Helping others navigate the process of naturalization, Catholic Charities Los Angeles hosted a free Mega Citizenship Workshop at St. Didacus Church in Sylmar Sept. 27, where nearly 60 legal permanent residents made their first step toward becoming United States citizens.

It’s estimated that there are one million eligible lawful permanent residents in the Los Angeles area who can become U.S. citizens — but for many, the process may be financially intimidating. The workshop outlined ways the $680 fee may be waived because of financial hardships, poverty levels or other factors.

Legal permanent residents also can be reluctant to apply for citizenship because of the English language requirement and the civics test component, said Amanda Doupe, program coordinator for Catholic Charities. “There are conditions that would waive these requirements that many people don’t know,” she said. Length of time in the United States and age play a factor in getting those requirements waived.

There are good reasons to become a citizen, Doupe said, including voting rights, access to government jobs and, perhaps most of all, family reunification and fewer travel restrictions.

“As citizens, they can petition for family members who are not living in the United States, and that means families can stay together,” she said. Traveling aboard is easier as a citizen since there is no concern for losing status (or a green card) if you stay out of the country for six months to a year.

At St. Didacus, most workshop participants were older. Many came alone or with grown children, and a few brought along their grandchildren. The online pre-registration system helped manage the patient crowds who waited in and outside of a large parish room.

Moving from station to station, workshop applicants discussed their status with attorneys and representatives for the Board of Immigration Appeals. They had their photos taken, questions answered, and in the end, left with a completed package they could submit for citizenship; the entire process took about an hour per person.

“We do four to six of these workshops outside of our downtown offices every year,” said Doupe. Similar workshops are held at Catholic Charities’ downtown office twice a month. The next group application workshop is planned for Migration Week in January 2015 with a location to be determined.

The San Fernando Valley has a need great for these citizenship workshops, said Doupe. “It’s an area very underserved with non-profits that can assist people with this process.”

This year, Catholic Charities partnered with other non-profits to encourage residents to file for permanent citizenship. Participating supporters included the National Association of Latino Elected Officials (NALEO), International Rescue Committee, Coalition for Humane Immigration Rights of Los Angeles and State Senator Alex Padilla.

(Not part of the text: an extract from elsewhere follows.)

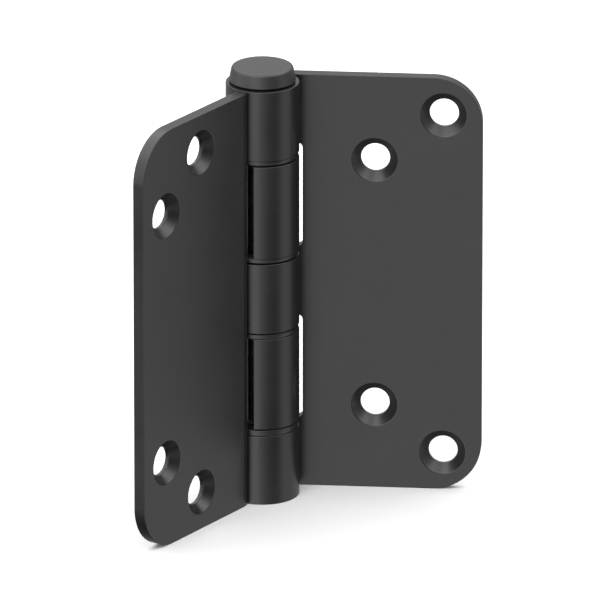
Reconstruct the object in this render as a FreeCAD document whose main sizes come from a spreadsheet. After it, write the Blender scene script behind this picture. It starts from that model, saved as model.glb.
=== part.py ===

“Our biggest partner was St. Didacus Church who helped promote the event,” Doupe said, noting that a church location made a positive impact. “It really does help to hold [these workshops] in churches,” she said. “It immediately puts folks at ease.”

These naturalization workshops also build on a public service awareness campaign “Cambia Tu Vida” (Change Your Life) that kicked off last year by CCLA, NALEO and the Catholic Legal Immigration Network, Inc. (CLINIC). The campaign, supported by and featuring Archbishop José Gomez, asks permanent residents to change their lives and to accept the rights and responsibilities in this country. The Cambia hotline (855-6CAMBIA) lists all upcoming naturalizations classes and fair in Los Angeles County.